Hargis’s speech raises no issue of material fact; he said what he said and no one challenges that. Thus, we may affirm the district court’s ruling where it properly applied the substantive law. See Devereaux v. Abbey, 263 F.3d 1070, 1074 (9th Cir.2001). Neither courts nor juries have the responsibility for running prisons. Nor do they have primary responsibility for assessing the content of prisoner speech. Those duties belong to prison officials. They discharged them reasonably in this case. The district court held that as applied to Hargis the prison regulation was constitutional. The court was right.

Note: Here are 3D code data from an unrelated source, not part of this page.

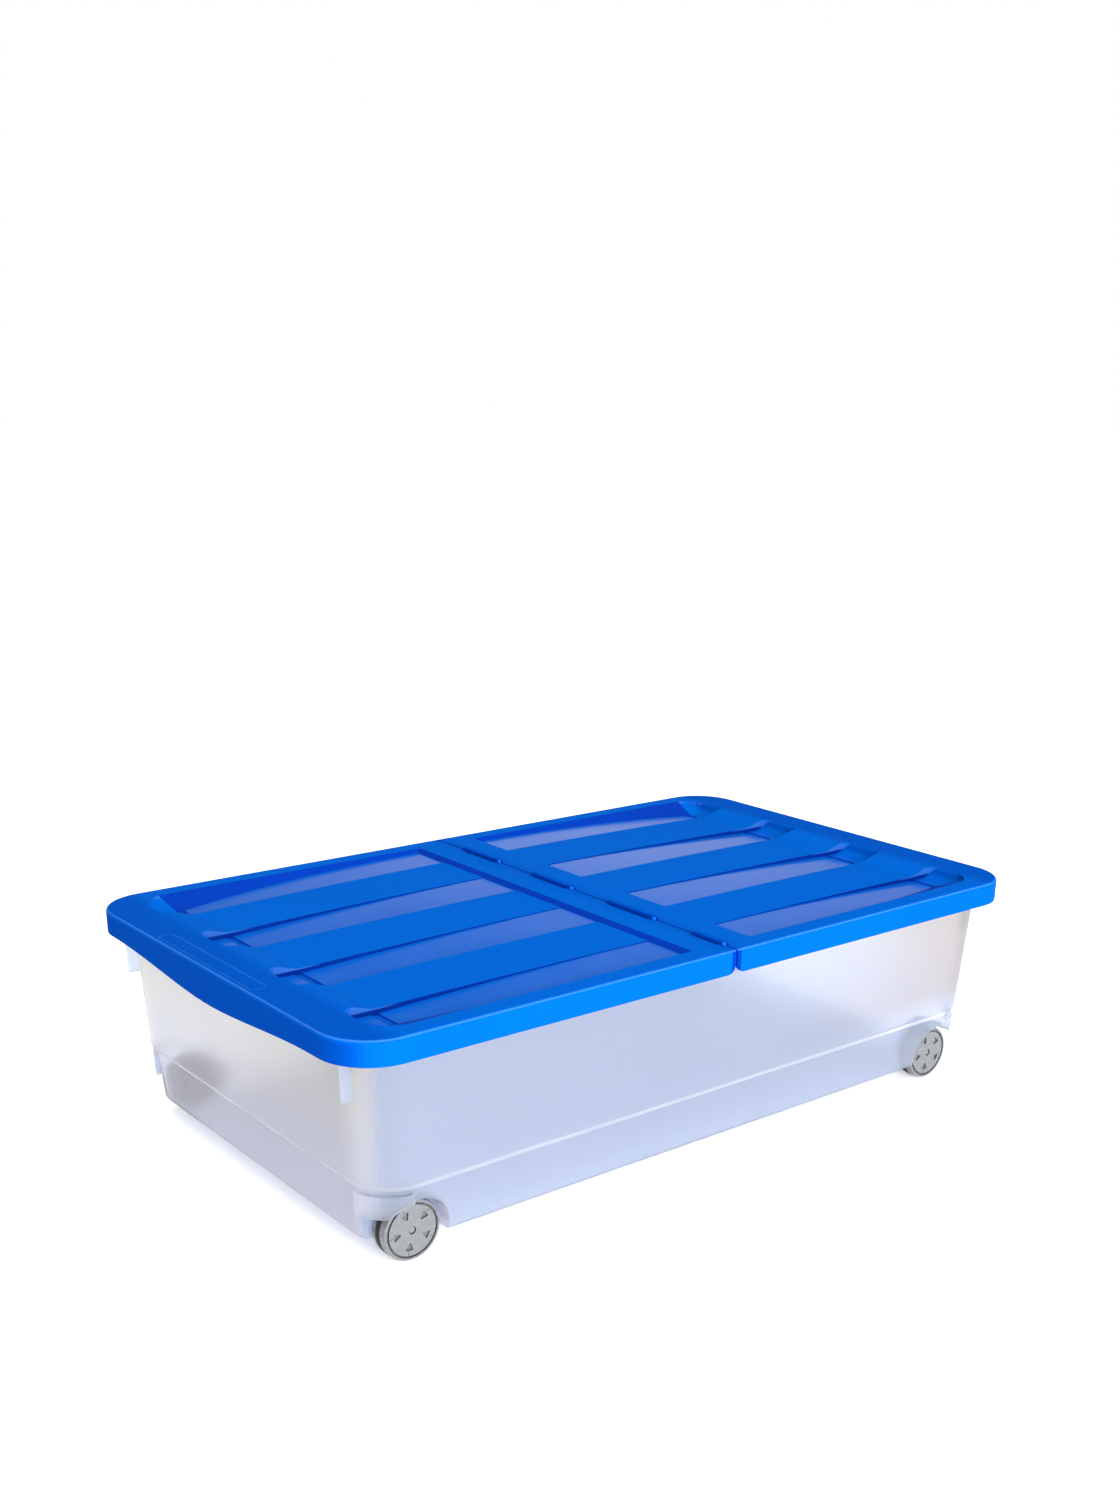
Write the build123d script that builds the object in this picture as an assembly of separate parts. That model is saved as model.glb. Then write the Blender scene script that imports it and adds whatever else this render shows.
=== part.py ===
"""Under bed storage box: a clear tub on four wheels, under a lid of two hinged flaps.

Millimetres. X runs along the length, Y across the width, Z up. The origin is on the
floor, under the middle of the box. The flaps meet over the middle, at x = 0.
"""
from build123d import *
import os

# ---- overall size ---------------------------------------------------------------
LENGTH = 790.0            # over the lid
WIDTH = 466.0             # over the lid
LID_TOP = 214.0           # flat rim of the lid above the floor
LID_CORNER = 48.0         # plan radius of the lid's corners

# ---- lid flaps ------------------------------------------------------------------
LID_WALL = 2.5
SKIRT_DROP = 22.0         # skirt height below the lid's top
SKIRT_WAVE = 11.0         # how much deeper the end skirt is in its middle
SKIRT_WAVE_HALF = 184.0   # half the width of that deeper stretch
LID_EDGE_ROUND = 3.5
SPLIT_GAP = 1.6           # gap between the two flaps
SKIRT_SPLIT_ROUND = 9.0   # rounded lower corner of the skirt beside the gap

RAIL_END = 35.0           # the flat hinge rail ends and slopes down to the ribs
FIELD_START = 41.0        # foot of that slope
FIELD_END = 352.0
FIELD_HALF_WIDTH = 212.5
RIB_TOP_START = 210.9     # rib height beside the hinge rail
RIB_TOP_END = 208.0       # rib height at the outer end
RIB_HALF_WIDTH = 166.0
FIELD_SKIN = 2.3
SKIN_TOP = LID_TOP - LID_WALL + 0.5   # the skin under the field runs up into the top plate
ABOVE_LID = LID_TOP + 20.0            # height that the room above the lid is cut to

CHANNEL_END = 322.0
GROOVE_END = 329.5
GROOVE_DEPTH = 1.2
SCOOP_FLOOR_END = 341.0
SCOOP_END = 357.0
FLOOR_START = 210.3       # channel floor beside the hinge rail
FLOOR_END = 203.5         # channel floor at its outer end
# Each channel in plan: near and far edge at the hinge end, then near and far edge and
# the two corner radii at the outer end.
INNER_CHANNEL = (35.0, 91.0, 36.0, 87.0, 9.0, 9.0)
OUTER_CHANNEL = (160.5, FIELD_HALF_WIDTH, 155.5, FIELD_HALF_WIDTH, 9.0, 30.0)
# The bank slopes from the flange down to the floor of an outer channel.
BANK_FOOT = ((RAIL_END, 208.5, 210.3), (180.0, 203.0, 208.6), (SCOOP_END, 176.0, 201.5))   # x, y, z
BANK_LOW = 190.0
BANK_INNER = 120.0

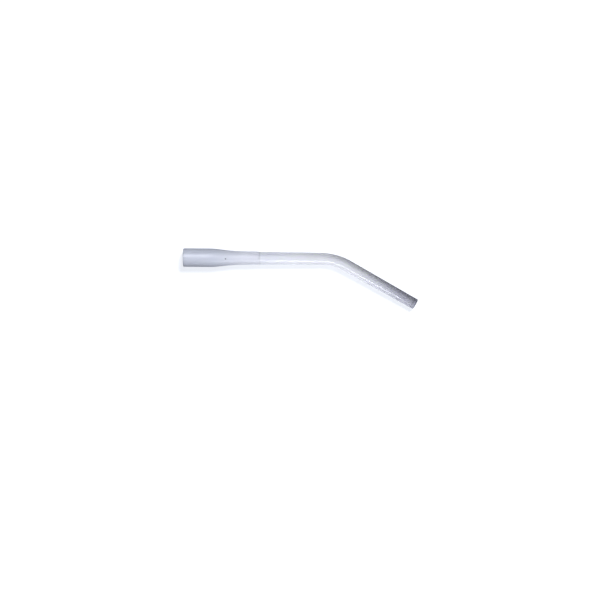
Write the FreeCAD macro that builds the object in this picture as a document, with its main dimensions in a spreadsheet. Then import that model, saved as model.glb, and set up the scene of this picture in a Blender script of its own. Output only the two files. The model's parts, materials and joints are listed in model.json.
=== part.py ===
"""Bendable saliva ejector tip with a wide connector for a suction valve.

A soft tapered tube carries a wire in its wall, so that its neck keeps the bend it is given. A moulded
connector is cemented on the tube's thick end, and a rounded ring plugs its thin end. Millimetres.
The origin is the centre of the connector's mouth, +X runs along the connector and the shank towards
the neck, and the tip is bent towards -Y in the XY plane.
"""

import FreeCAD, Part

import os

import Sketcher

# alias, value, what it is
DIMENSIONS = [
    ("hub_radius", 5.5, "connector: outside, a push fit in an 11 mm valve socket"),
    ("hub_bore", 4.35, "connector: radius of the open mouth"),
    ("shoulder_place", 18.1, "connector: mouth to the corner where its taper starts"),
    ("shoulder_round", 30.0, "connector: rounding of that corner"),
    ("waist_place", 30.4, "connector: mouth to the corner where its taper ends"),
    ("waist_radius", 4.11, "connector: radius at that corner"),
    ("waist_round", 93.0, "connector: rounding of that corner"),
    ("hub_length", 44.0, "connector: mouth to nose"),
    ("nose_radius", 3.97, "connector: outside radius at the nose"),
    ("lip_bore", 2.6, "connector: radius of the lip that the tube stops against"),
    ("lip_width", 1.6, "connector: width of that lip"),
    ("mouth_round", 0.5, "connector: rounding of the mouth's outer edge"),
    ("bore_round", 0.35, "connector: rounding of the mouth's inner edge"),
    ("gate_place", 25.4, "connector: mouth to the gate mark on the taper"),
    ("gate_side", 0.7, "connector: gate mark off the middle, towards -Y"),
    ("gate_radius", 0.45, "connector: radius of the gate mark's dimple"),
    ("gate_floor", 4.4, "connector: height of the dimple's floor above the axis"),
    ("tube_start", 16.0, "tube: mouth to its thick end, inside the connector"),
    ("tube_thick", 3.99, "tube: outside radius at the thick end"),
    ("tube_nose", 3.8, "tube: outside radius at the connector's nose"),
    ("tube_neck", 3.55, "tube: outside radius round the bend"),
    ("tube_thin", 3.22, "tube: outside radius at the thin end"),
    ("tube_bore", 2.3, "tube: radius of the suction passage"),
    ("rib_radius", 0.7, "tube: radius of the rib round the wire"),
    ("shank_end", 82.4, "tube: mouth to where the neck's bend starts"),
    ("bend_radius", 32.0, "neck: radius of the centre line"),
    ("bend_angle", 29.0, "neck: turn, in degrees"),
    ("tip_run", 45.3, "tube: straight run past the bend"),
    ("bond_gap", 0.02, "film of cement between two bonded faces"),
    ("wire_radius", 0.35, "wire: radius"),
    ("wire_depth", 2.5, "wire: below the tube's centre line"),
    ("ring_width", 1.8, "ring: the part that shows past the tube"),
    ("ring_port", 1.7, "ring: radius of the inlet"),
    ("ring_plug", 6.5, "ring: length of the plug inside the tube"),
    ("ring_round", 0.75, "ring: rounding of the outer edge"),
    ("port_round", 0.4, "ring: rounding of the inlet's edge"),
    ("slot_half", 0.85, "ring: half width of the plug's slot, which clears the rib"),
]

doc = FreeCAD.newDocument("saliva_ejector_tip")
sheet = doc.addObject("Spreadsheet::Sheet", "Sizes")


class Size:
    """A length and its expression on the sheet, so that a sum of lengths stays bound to the sheet."""

    def __init__(self, value, cell):
        self.value = value
        self.cell = cell

    def __add__(self, other):
        return Size(self.value + other.value, f"{self.cell} + {other.cell}")

    def __sub__(self, other):
        return Size(self.value - other.value, f"{self.cell} - ({other.cell})")

    def __neg__(self):
        return Size(-self.value, f"-({self.cell})")


def fill_sheet():
    """Puts the dimensions in the sheet, one row each, and gives them back by name."""
    named = {}
    for row, (alias, value, meaning) in enumerate(DIMENSIONS, start=1):
        sheet.set(f"A{row}", meaning)
        sheet.set(f"B{row}", str(value))
        sheet.setAlias(f"B{row}", alias)
        named[alias] = Size(value, f"Sizes.{alias}")
    doc.recompute()
    return named


size = fill_sheet()
ZERO = Size(0.0, "0")
CENTRE = (-1, 1)
ACROSS_AXIS = -1
UP_AXIS = -2
EDGE_MATCH = 1e-4

# the frame of the straight run past the bend, as expressions on the sheet
BEND_END_X = "Sizes.shank_end + Sizes.bend_radius * sin(Sizes.bend_angle)"
BEND_END_Y = "-Sizes.bend_radius * (1 - cos(Sizes.bend_angle))"


def new_body(name):
    """An empty body that is named after its node."""
    body = doc.addObject("PartDesign::Body", name)
    body.Label = name
    return body


def new_sketch(body, role, name):
    """An empty sketch on one of the body's own origin planes."""
    sketch = body.newObject("Sketcher::SketchObject", name)
    plane = next(item for item in body.Origin.OriginFeatures if item.Role == role)
    sketch.AttachmentSupport = [(plane, "")]
    sketch.MapMode = "FlatFace"
    return sketch


def hold_point(sketch, point, across, up):
    """Fixes a point of the sketch's geometry by its distances from the two axes."""
    for kind, length, axis in (("DistanceX", across, UP_AXIS), ("DistanceY", up, ACROSS_AXIS)):
        if length is ZERO:
            sketch.addConstraint(Sketcher.Constraint("PointOnObject", *point, axis))
        else:
            constraint = Sketcher.Constraint(kind, *CENTRE, *point, length.value)
            number = sketch.addConstraint(constraint)
            sketch.setExpression(f"Constraints[{number}]", length.cell)


def draw_polygon(sketch, corners):
    """A closed polygon with every corner held by two named lengths."""
    places = [FreeCAD.Vector(across.value, up.value, 0) for across, up in corners]
    edges = []
    for start, end in zip(places, places[1:] + places[:1]):
        edges.append(sketch.addGeometry(Part.LineSegment(start, end)))
    for edge, following in zip(edges, edges[1:] + edges[:1]):
        sketch.addConstraint(Sketcher.Constraint("Coincident", edge, 2, following, 1))
    for edge, (across, up) in zip(edges, corners):
        hold_point(sketch, (edge, 1), across, up)


def draw_circle(sketch, across, up, radius):
    """A circle with a held centre and a named radius."""
    middle = FreeCAD.Vector(across.value, up.value, 0)
    circle = sketch.addGeometry(Part.Circle(middle, FreeCAD.Vector(0, 0, 1), radius.value))
    if across is ZERO and up is ZERO:
        sketch.addConstraint(Sketcher.Constraint("Coincident", circle, 3, *CENTRE))
    else:
        hold_point(sketch, (circle, 3), across, up)
    number = sketch.addConstraint(Sketcher.Constraint("Radius", circle, radius.value))
    sketch.setExpression(f"Constraints[{number}]", radius.cell)


def volume(body):
    """The body's volume as it stands now."""
    doc.recompute()
    return body.Shape.Volume


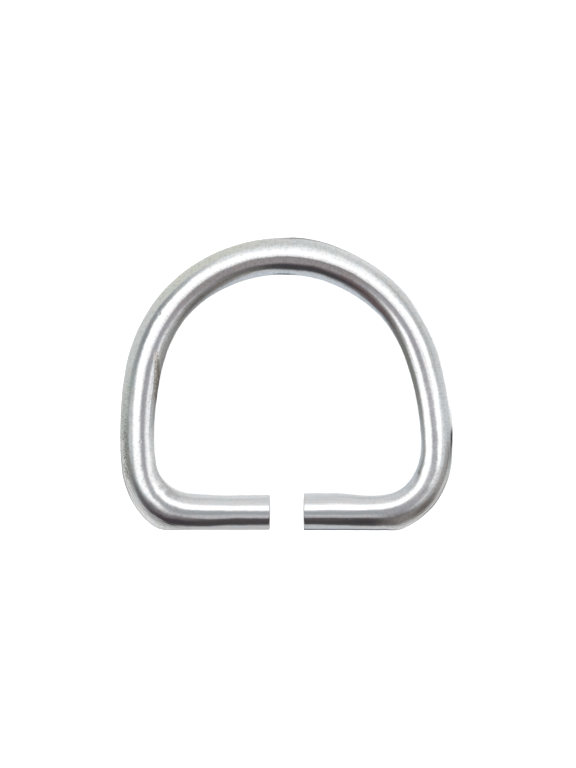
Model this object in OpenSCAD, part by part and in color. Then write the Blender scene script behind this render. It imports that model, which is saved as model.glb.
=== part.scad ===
// Open D ring bent from one length of round steel wire.
// It lies flat: the straight bar runs along X on the -Y side, and the crown is at +Y.
// The origin is the middle of the ring's outline, at the level of its underside.

/* [Wire] */
// Diameter of the wire
wire_d = 3.4; // [3:0.1:3.8]
// Width of the bevel round each cut end of the wire
end_bevel = 0.06; // [0.04:0.02:0.4]

/* [D shape] */
// Clear width inside the D, along the bar
inside_w = 25; // [24:0.2:26]
// Clear height inside the D, from the bar to the crown
inside_h = 20.8; // [20:0.2:21.6]
// How far the crown stands to the left of the middle of the width
crown_shift = 0.5; // [0:0.1:0.8]

/* [Left half] */
// Radius of the left corner, at the middle of the wire
left_corner_r = 4.8; // [4.4:0.1:5.6]
// Angle that the left corner turns
left_corner_turn = 85; // [84:1:87]
// Angle that the left side turns between the bow and the corner
left_side_turn = 15; // [14:1:18]

/* [Right half] */
// Radius of the right corner, at the middle of the wire
right_corner_r = 5.5; // [4.6:0.1:5.8]
// Angle that the right corner turns
right_corner_turn = 88; // [86:1:89]
// Angle that the right side turns between the bow and the corner
right_side_turn = 20; // [16:1:22]

/* [Gap in the bar] */
// Opening between the two cut ends
gap_w = 3.2; // [0.6:0.1:8]
// How far the middle of the gap stands to the left of the middle of the width
gap_shift = 0.05; // [-1:0.05:1]

/* [Hidden] */
$fn = 96;

wire_r = wire_d / 2;
mid_w = inside_w + wire_d;
mid_h = inside_h + wire_d;

// Each half of the ring is a row: which way it lies from the crown, how far its middle line reaches
// from the crown, the radius of its corner, and the angles that its corner and its side turn.
HAND = 0;
REACH = 1;
CORNER_R = 2;
CORNER_TURN = 3;
SIDE_TURN = 4;
halves = [
    [-1, mid_w / 2 - crown_shift, left_corner_r, left_corner_turn, left_side_turn],
    [1, mid_w / 2 + crown_shift, right_corner_r, right_corner_turn, right_side_turn],
];

// Angles are counted along the wire from the crown, 0, to the bar, 180.
function side_end(half) = 180 - half[CORNER_TURN];
function bow_end(half) = side_end(half) - half[SIDE_TURN];

// The bow and the side meet without a kink, so their radii follow from two sums along the wire:
//   reach = bow_r * sin(bow_end) + side_r * (1 - sin(bow_end))
//   fall  = bow_r * (1 - cos(bow_end)) + side_r * (cos(bow_end) - cos(side_end))
function fall(half) = mid_h - half[CORNER_R] * (1 + cos(side_end(half)));
function side_r(half) =
    let (
        a = sin(bow_end(half)),
        b = 1 - cos(bow_end(half)),
        c = cos(bow_end(half)) - cos(side_end(half))
    )
    (fall(half) * a - half[REACH] * b) / (c * a - (1 - a) * b);
function bow_r(half) =
    let (a = sin(bow_end(half)))
    (half[REACH] - side_r(half) * (1 - a)) / a;

// Direction from the middle of a bend to the wire at an angle from the crown.
function outward(angle) = [sin(angle), cos(angle)];

// Middles of the three bends of a half, across from the crown and up from the bar's middle line.
function bow_mid(half) = [0, mid_h - bow_r(half)];
function side_mid(half) =
    bow_mid(half) + (bow_r(half) - side_r(half)) * outward(bow_end(half));
function corner_mid(half) =
    side_mid(half) + (side_r(half) - half[CORNER_R]) * outward(side_end(half));

// Distance from the crown to the cut end of a half, along the bar.
function cut_at(half) = gap_w / 2 + half[HAND] * (crown_shift - gap_shift);

// Moves by a rounded distance and then by what the rounding left, so that no digits are lost and
// each bend starts exactly where the last one ends.
module shift(v) {
    rounded = [for (x = v) round(x * 1000) / 1000];
    translate(rounded) translate(v - rounded) children();
}

// Wire bent round a middle, between two angles from the crown.
module bend(middle, r, from, to) {
    shift(middle)
        rotate_extrude(start = 90 - to, angle = to - from)
            shift([r, 0]) circle(d = wire_d);
}

// Straight wire from the corner towards the gap, with the bevel at its cut end.
module stub(from, to) {
    plain = from - to - end_bevel;
    shift([from, 0])
        rotate([0, -90, 0]) {
            cylinder(h = plain, d = wire_d);
            translate([0, 0, plain])
                cylinder(h = end_bevel, d1 = wire_d, d2 = wire_d - 2 * end_bevel);
        }
}

// Half of the ring: bow, side, corner and the stub of bar that ends at the gap.
module half_ring(half) {
    bend(bow_mid(half), bow_r(half), 0, bow_end(half));
    bend(side_mid(half), side_r(half), bow_end(half), side_end(half));
    bend(corner_mid(half), half[CORNER_R], side_end(half), 180);
    stub(corner_mid(half)[0], cut_at(half));
}

module wire_ring() {
    color("silver")
        translate([-crown_shift, -mid_h / 2, wire_r])
            for (half = halves)
                mirror([half[HAND] < 0 ? 1 : 0, 0, 0]) half_ring(half);
}

wire_ring();
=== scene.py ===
# Finish, floor, soft light and camera for an open D ring bent from plated steel wire.
import math

import bpy
import numpy as np
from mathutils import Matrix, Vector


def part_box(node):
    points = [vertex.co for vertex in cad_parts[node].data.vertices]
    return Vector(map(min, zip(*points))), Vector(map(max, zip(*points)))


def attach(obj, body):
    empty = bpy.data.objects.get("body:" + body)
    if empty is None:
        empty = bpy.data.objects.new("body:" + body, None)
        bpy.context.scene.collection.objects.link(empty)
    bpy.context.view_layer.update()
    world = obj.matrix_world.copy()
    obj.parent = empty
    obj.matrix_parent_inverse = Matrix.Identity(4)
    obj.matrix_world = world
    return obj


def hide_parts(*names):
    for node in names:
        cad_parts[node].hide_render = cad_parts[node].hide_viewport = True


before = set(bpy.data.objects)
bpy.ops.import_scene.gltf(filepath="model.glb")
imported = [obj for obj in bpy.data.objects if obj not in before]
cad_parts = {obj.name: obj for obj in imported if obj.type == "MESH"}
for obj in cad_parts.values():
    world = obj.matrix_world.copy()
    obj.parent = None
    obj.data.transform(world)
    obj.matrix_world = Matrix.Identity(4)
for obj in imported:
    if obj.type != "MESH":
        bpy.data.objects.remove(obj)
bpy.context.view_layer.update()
mm = 0.001

ringLow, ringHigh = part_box("wire_ring")
ringSize = ringHigh - ringLow
wireRadius = ringSize.z / 2

# The bends of the wire, as real sizes. The wire's diameter and the ring's width and height come
# from the frame.
wireBends = {
    "crownShift": 0.5 * mm,        # how far the crown stands to the left of the middle
    # Radius of the corner, then the degrees that the corner and the side turn.
    "left": {"corner": 4.8 * mm, "cornerTurn": 85, "sideTurn": 15},
    "right": {"corner": 5.5 * mm, "cornerTurn": 88, "sideTurn": 20},
    "gap": 3.2 * mm,               # between the cut ends
    "gapShift": 0.05 * mm,         # how far the middle of the gap stands to the left
    "bevel": 0.06 * mm,            # round each cut end
}

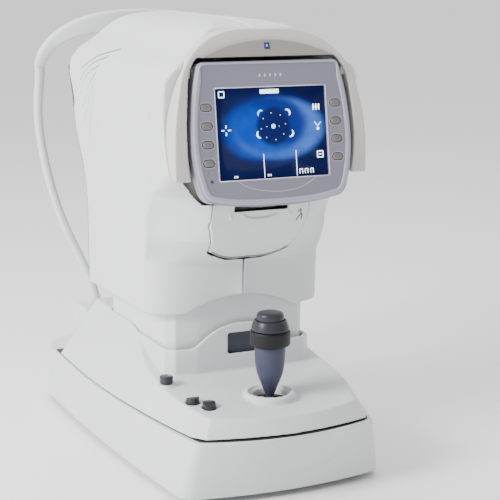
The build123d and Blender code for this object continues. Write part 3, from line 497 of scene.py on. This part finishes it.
def sides(corners):
    """Each corner with the next one, and the last with the first."""
    return list(zip(corners, corners[1:] + corners[:1]))


def mirrored(half):
    """An outline from its half at X above 0, with the other half added in reverse."""
    return half + [(-x, y) for x, y in reversed(half) if x > 0]


def ribbon(bm, path, normals, widths, height, base=-0.2, closed=False):
    """A low rounded ridge along a path in millimetres, standing on a surface with the given normals."""
    section = ((-1.0, 0), (-0.8, 0.7), (-0.35, 1.0), (0.35, 1.0), (0.8, 0.7), (1.0, 0))
    rows = []
    for i, point in enumerate(path):
        before = path[i - 1] if closed or i else path[0]
        after = path[(i + 1) % len(path)] if closed or i < len(path) - 1 else path[-1]
        along = (after - before).normalized()
        across = normals[i].cross(along).normalized()
        row = []
        for side, lift in section:
            level = base if lift == 0 else height * lift
            row.append(bm.verts.new(mm(*(point + across * (side * widths[i] / 2) + normals[i] * level))))
        rows.append(row)
    pairs = list(zip(rows, rows[1:])) + ([(rows[-1], rows[0])] if closed else [])
    for first, second in pairs:
        for k in range(len(section)):
            j = (k + 1) % len(section)
            bm.faces.new((first[k], first[j], second[j], second[k]))
    if not closed:
        bm.faces.new(rows[0])
        bm.faces.new(rows[-1])


def flat_ribbon(bm, path, normal, width, height, **more):
    """A ribbon of one width on a flat surface."""
    ribbon(bm, path, [normal] * len(path), [width] * len(path), height, **more)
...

Our opinion also errs in its analysis of the dismissal of Hargis’s retaliation and Eighth Amendment claims with prejudice. While dismissal without prejudice is the default under Fed.R.Civ.P. 41(a)(2), and Hargis was a pro se plaintiff, the district court followed the language of Fed. R.Civ.P. 41(a)(2) and only imposed “such terms and conditions as the court deem[ed] proper.” The court dismissed Hargis’s claims with prejudice, instead of without prejudice, but denied the request of the defendants to impose sanctions on Hargis. Thus, Hargis’s claims were not found to be frivolous and he did not receive a strike under 28 U.S.C. § 1915(g). The district court properly balanced competing interests. There was no abuse of its discretion. We should also affirm the district court’s ruling dismissing Hargis’s retaliation and Eighth Amendment claims.
I agree it was too late to raise an ADA claim on appeal. Otherwise, I respectfully dissent.